__Problem to work on__: Set down each entry from the block beneath, exactly as written.

(Data listing)
********************

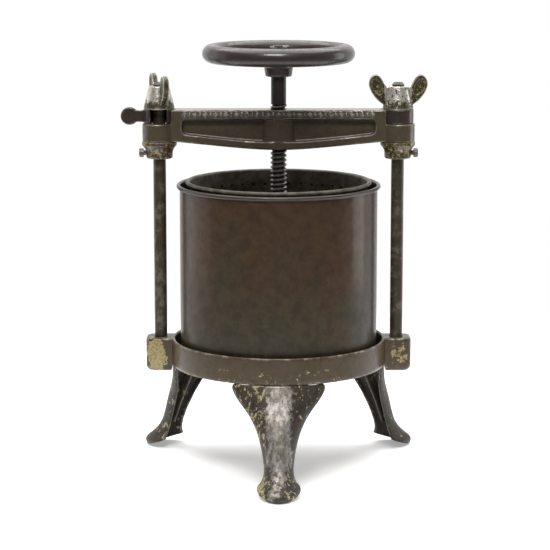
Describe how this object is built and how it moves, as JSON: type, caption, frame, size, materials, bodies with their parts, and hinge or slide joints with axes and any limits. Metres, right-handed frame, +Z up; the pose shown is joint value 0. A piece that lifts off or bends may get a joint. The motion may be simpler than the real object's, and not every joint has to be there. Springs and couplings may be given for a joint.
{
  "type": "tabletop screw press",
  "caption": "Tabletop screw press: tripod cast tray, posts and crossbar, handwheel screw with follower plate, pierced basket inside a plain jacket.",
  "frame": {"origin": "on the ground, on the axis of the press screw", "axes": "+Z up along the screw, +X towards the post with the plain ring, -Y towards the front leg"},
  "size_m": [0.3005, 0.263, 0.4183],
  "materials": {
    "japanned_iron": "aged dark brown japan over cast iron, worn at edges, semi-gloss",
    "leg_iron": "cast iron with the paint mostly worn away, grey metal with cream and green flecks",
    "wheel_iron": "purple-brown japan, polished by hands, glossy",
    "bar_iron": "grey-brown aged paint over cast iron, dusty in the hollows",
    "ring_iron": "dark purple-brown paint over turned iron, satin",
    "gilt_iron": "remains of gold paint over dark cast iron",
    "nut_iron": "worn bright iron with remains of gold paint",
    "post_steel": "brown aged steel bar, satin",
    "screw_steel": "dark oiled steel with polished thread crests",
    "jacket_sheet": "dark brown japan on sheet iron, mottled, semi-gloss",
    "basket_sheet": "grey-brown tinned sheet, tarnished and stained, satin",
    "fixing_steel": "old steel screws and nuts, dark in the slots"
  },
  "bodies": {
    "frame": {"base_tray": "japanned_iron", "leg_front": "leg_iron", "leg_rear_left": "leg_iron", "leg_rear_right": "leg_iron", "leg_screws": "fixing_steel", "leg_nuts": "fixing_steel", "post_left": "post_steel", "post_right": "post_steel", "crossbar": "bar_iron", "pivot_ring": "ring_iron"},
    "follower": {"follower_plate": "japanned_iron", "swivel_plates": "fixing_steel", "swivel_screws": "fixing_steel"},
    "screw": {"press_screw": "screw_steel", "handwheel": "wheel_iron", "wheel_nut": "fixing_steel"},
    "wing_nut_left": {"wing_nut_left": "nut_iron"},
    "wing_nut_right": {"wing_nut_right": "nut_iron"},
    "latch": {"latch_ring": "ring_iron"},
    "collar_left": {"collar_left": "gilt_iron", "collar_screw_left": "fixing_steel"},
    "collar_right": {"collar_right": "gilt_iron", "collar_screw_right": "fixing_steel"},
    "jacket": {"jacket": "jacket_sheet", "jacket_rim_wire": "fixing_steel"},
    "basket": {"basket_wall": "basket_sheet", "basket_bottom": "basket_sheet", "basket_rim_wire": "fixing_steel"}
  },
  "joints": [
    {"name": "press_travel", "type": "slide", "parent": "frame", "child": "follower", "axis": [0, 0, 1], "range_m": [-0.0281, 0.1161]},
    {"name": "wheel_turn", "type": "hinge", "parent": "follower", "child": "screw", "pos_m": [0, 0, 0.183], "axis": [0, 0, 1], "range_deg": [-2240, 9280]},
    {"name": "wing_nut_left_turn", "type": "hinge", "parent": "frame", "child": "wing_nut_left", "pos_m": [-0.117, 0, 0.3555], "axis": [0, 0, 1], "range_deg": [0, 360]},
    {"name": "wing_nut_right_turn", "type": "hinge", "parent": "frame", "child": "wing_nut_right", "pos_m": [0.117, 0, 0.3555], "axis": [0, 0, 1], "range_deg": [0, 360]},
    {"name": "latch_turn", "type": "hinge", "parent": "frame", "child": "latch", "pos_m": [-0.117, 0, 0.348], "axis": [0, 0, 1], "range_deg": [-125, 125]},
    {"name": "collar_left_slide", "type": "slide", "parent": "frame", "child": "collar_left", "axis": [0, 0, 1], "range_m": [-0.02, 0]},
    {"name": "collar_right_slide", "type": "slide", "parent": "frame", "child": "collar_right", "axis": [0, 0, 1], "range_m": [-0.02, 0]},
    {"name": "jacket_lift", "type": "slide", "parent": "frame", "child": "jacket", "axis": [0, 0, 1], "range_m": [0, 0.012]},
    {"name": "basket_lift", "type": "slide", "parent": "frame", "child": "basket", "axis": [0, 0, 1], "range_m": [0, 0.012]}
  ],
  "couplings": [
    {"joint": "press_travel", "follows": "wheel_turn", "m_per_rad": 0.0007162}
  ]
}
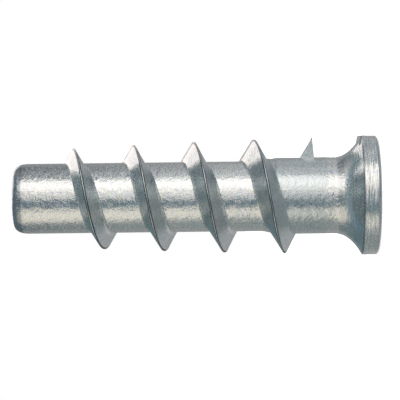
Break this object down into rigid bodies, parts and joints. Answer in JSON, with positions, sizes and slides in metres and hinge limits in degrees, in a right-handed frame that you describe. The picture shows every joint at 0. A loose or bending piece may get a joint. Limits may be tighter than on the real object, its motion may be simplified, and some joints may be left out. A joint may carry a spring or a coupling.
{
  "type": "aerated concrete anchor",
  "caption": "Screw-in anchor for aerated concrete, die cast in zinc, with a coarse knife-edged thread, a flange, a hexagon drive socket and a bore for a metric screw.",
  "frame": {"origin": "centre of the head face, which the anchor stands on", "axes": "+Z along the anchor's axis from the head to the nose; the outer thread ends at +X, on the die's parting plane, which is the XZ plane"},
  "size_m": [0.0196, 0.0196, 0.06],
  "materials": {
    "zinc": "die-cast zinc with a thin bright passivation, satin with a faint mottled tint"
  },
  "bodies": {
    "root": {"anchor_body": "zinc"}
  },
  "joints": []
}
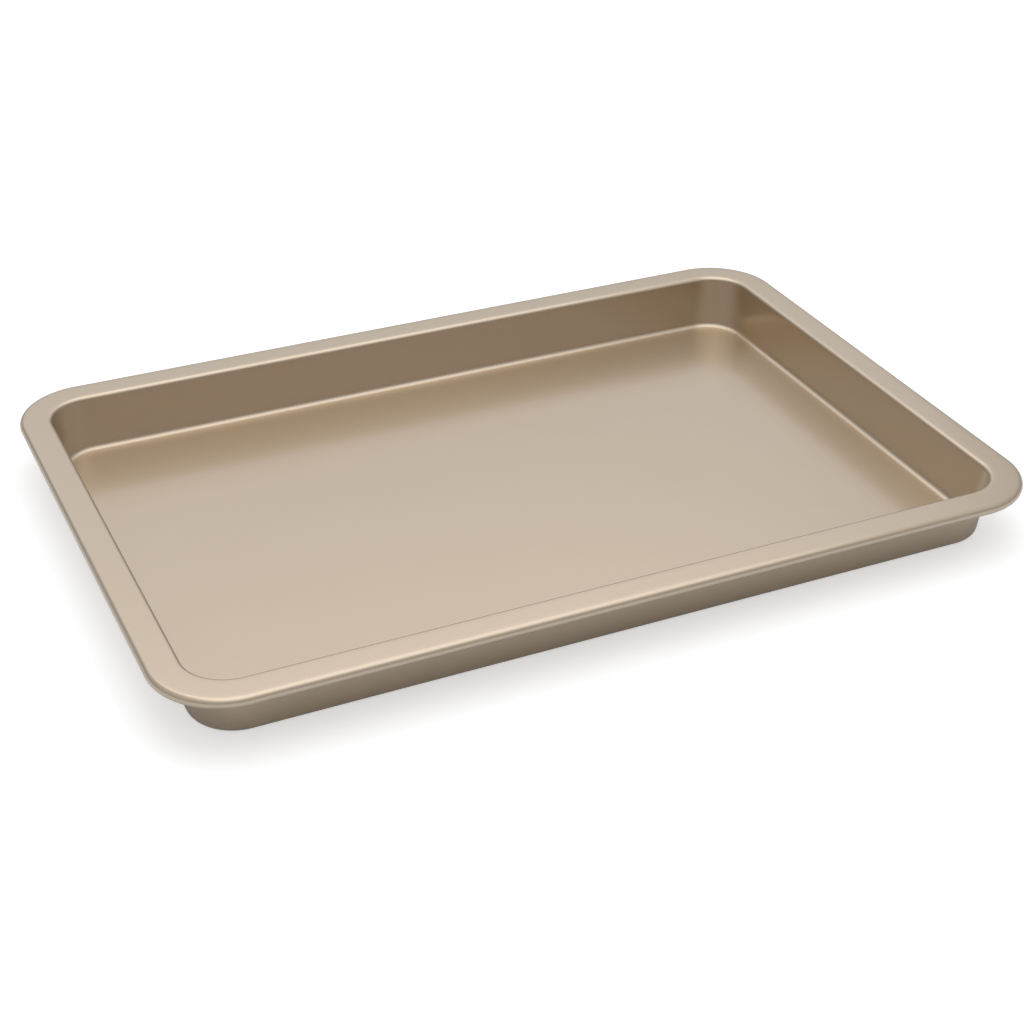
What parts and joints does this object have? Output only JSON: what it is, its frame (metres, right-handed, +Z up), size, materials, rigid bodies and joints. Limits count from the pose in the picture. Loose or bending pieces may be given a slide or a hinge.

********************

__Finished answer__:
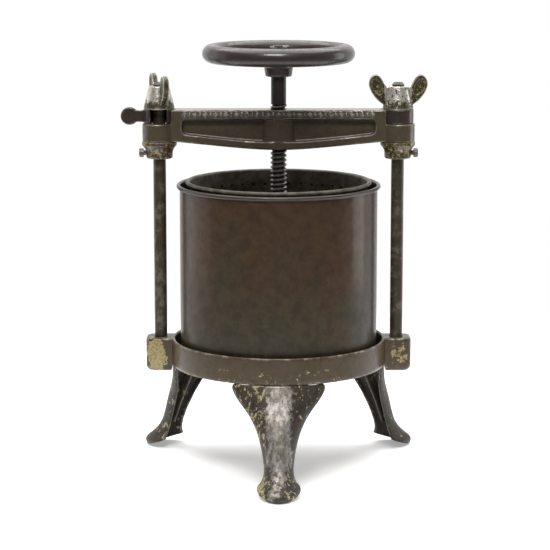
Describe how this object is built and how it moves, as JSON: type, caption, frame, size, materials, bodies with their parts, and hinge or slide joints with axes and any limits. Metres, right-handed frame, +Z up; the pose shown is joint value 0. A piece that lifts off or bends may get a joint. The motion may be simpler than the real object's, and not every joint has to be there. Springs and couplings may be given for a joint.
{
  "type": "tabletop screw press",
  "caption": "Tabletop screw press: tripod cast tray, posts and crossbar, handwheel screw with follower plate, pierced basket inside a plain jacket.",
  "frame": {"origin": "on the ground, on the axis of the press screw", "axes": "+Z up along the screw, +X towards the post with the plain ring, -Y towards the front leg"},
  "size_m": [0.3005, 0.263, 0.4183],
  "materials": {
    "japanned_iron": "aged dark brown japan over cast iron, worn at edges, semi-gloss",
    "leg_iron": "cast iron with the paint mostly worn away, grey metal with cream and green flecks",
    "wheel_iron": "purple-brown japan, polished by hands, glossy",
    "bar_iron": "grey-brown aged paint over cast iron, dusty in the hollows",
    "ring_iron": "dark purple-brown paint over turned iron, satin",
    "gilt_iron": "remains of gold paint over dark cast iron",
    "nut_iron": "worn bright iron with remains of gold paint",
    "post_steel": "brown aged steel bar, satin",
    "screw_steel": "dark oiled steel with polished thread crests",
    "jacket_sheet": "dark brown japan on sheet iron, mottled, semi-gloss",
    "basket_sheet": "grey-brown tinned sheet, tarnished and stained, satin",
    "fixing_steel": "old steel screws and nuts, dark in the slots"
  },
  "bodies": {
    "frame": {"base_tray": "japanned_iron", "leg_front": "leg_iron", "leg_rear_left": "leg_iron", "leg_rear_right": "leg_iron", "leg_screws": "fixing_steel", "leg_nuts": "fixing_steel", "post_left": "post_steel", "post_right": "post_steel", "crossbar": "bar_iron", "pivot_ring": "ring_iron"},
    "follower": {"follower_plate": "japanned_iron", "swivel_plates": "fixing_steel", "swivel_screws": "fixing_steel"},
    "screw": {"press_screw": "screw_steel", "handwheel": "wheel_iron", "wheel_nut": "fixing_steel"},
    "wing_nut_left": {"wing_nut_left": "nut_iron"},
    "wing_nut_right": {"wing_nut_right": "nut_iron"},
    "latch": {"latch_ring": "ring_iron"},
    "collar_left": {"collar_left": "gilt_iron", "collar_screw_left": "fixing_steel"},
    "collar_right": {"collar_right": "gilt_iron", "collar_screw_right": "fixing_steel"},
    "jacket": {"jacket": "jacket_sheet", "jacket_rim_wire": "fixing_steel"},
    "basket": {"basket_wall": "basket_sheet", "basket_bottom": "basket_sheet", "basket_rim_wire": "fixing_steel"}
  },
  "joints": [
    {"name": "press_travel", "type": "slide", "parent": "frame", "child": "follower", "axis": [0, 0, 1], "range_m": [-0.0281, 0.1161]},
    {"name": "wheel_turn", "type": "hinge", "parent": "follower", "child": "screw", "pos_m": [0, 0, 0.183], "axis": [0, 0, 1], "range_deg": [-2240, 9280]},
    {"name": "wing_nut_left_turn", "type": "hinge", "parent": "frame", "child": "wing_nut_left", "pos_m": [-0.117, 0, 0.3555], "axis": [0, 0, 1], "range_deg": [0, 360]},
    {"name": "wing_nut_right_turn", "type": "hinge", "parent": "frame", "child": "wing_nut_right", "pos_m": [0.117, 0, 0.3555], "axis": [0, 0, 1], "range_deg": [0, 360]},
    {"name": "latch_turn", "type": "hinge", "parent": "frame", "child": "latch", "pos_m": [-0.117, 0, 0.348], "axis": [0, 0, 1], "range_deg": [-125, 125]},
    {"name": "collar_left_slide", "type": "slide", "parent": "frame", "child": "collar_left", "axis": [0, 0, 1], "range_m": [-0.02, 0]},
    {"name": "collar_right_slide", "type": "slide", "parent": "frame", "child": "collar_right", "axis": [0, 0, 1], "range_m": [-0.02, 0]},
    {"name": "jacket_lift", "type": "slide", "parent": "frame", "child": "jacket", "axis": [0, 0, 1], "range_m": [0, 0.012]},
    {"name": "basket_lift", "type": "slide", "parent": "frame", "child": "basket", "axis": [0, 0, 1], "range_m": [0, 0.012]}
  ],
  "couplings": [
    {"joint": "press_travel", "follows": "wheel_turn", "m_per_rad": 0.0007162}
  ]
}
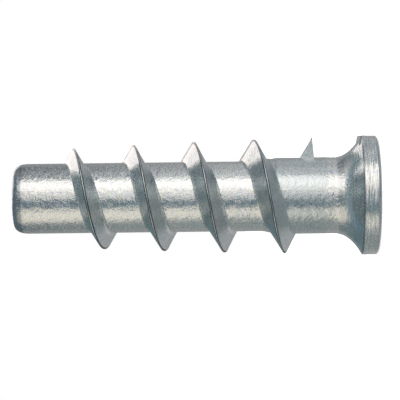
Break this object down into rigid bodies, parts and joints. Answer in JSON, with positions, sizes and slides in metres and hinge limits in degrees, in a right-handed frame that you describe. The picture shows every joint at 0. A loose or bending piece may get a joint. Limits may be tighter than on the real object, its motion may be simplified, and some joints may be left out. A joint may carry a spring or a coupling.
{
  "type": "aerated concrete anchor",
  "caption": "Screw-in anchor for aerated concrete, die cast in zinc, with a coarse knife-edged thread, a flange, a hexagon drive socket and a bore for a metric screw.",
  "frame": {"origin": "centre of the head face, which the anchor stands on", "axes": "+Z along the anchor's axis from the head to the nose; the outer thread ends at +X, on the die's parting plane, which is the XZ plane"},
  "size_m": [0.0196, 0.0196, 0.06],
  "materials": {
    "zinc": "die-cast zinc with a thin bright passivation, satin with a faint mottled tint"
  },
  "bodies": {
    "root": {"anchor_body": "zinc"}
  },
  "joints": []
}
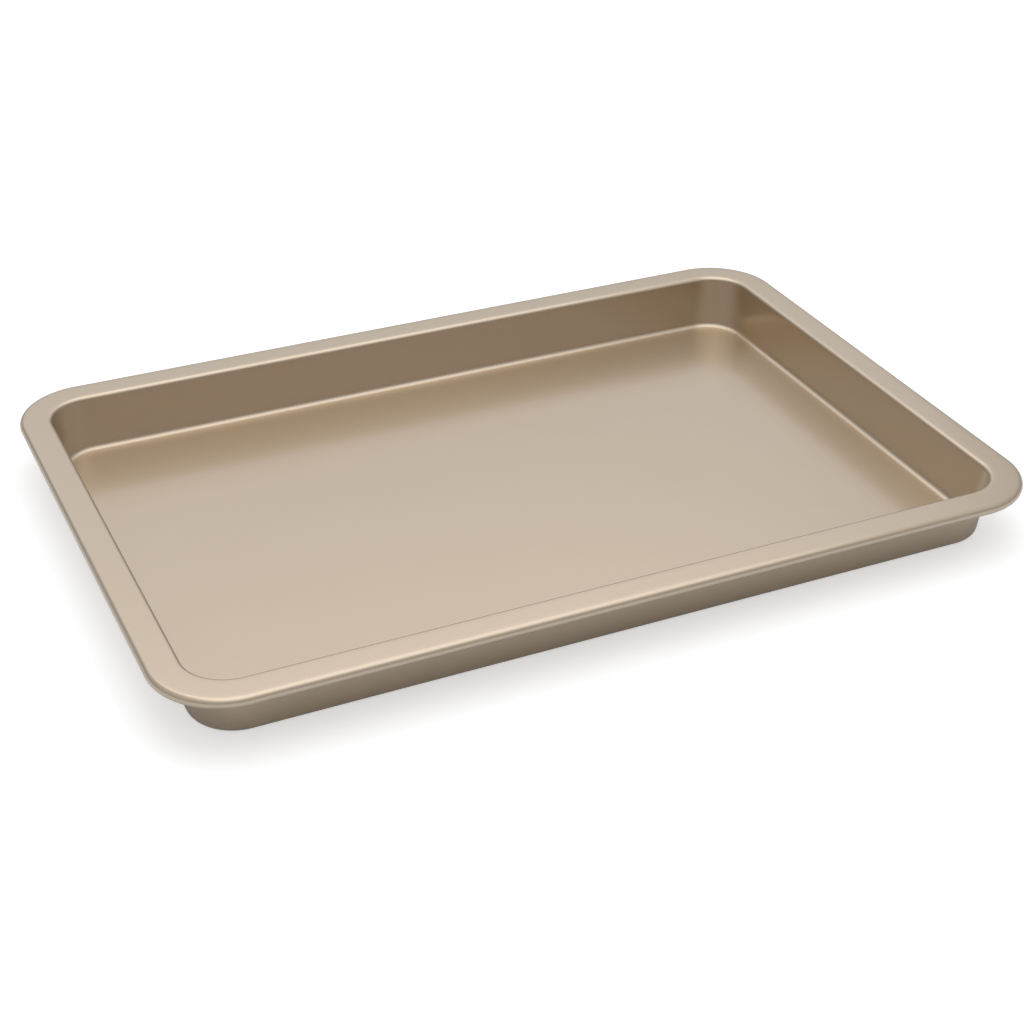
What parts and joints does this object have? Output only JSON: what it is, its frame (metres, right-handed, +Z up), size, materials, rigid bodies and joints. Limits count from the pose in the picture. Loose or bending pieces may be given a slide or a hinge.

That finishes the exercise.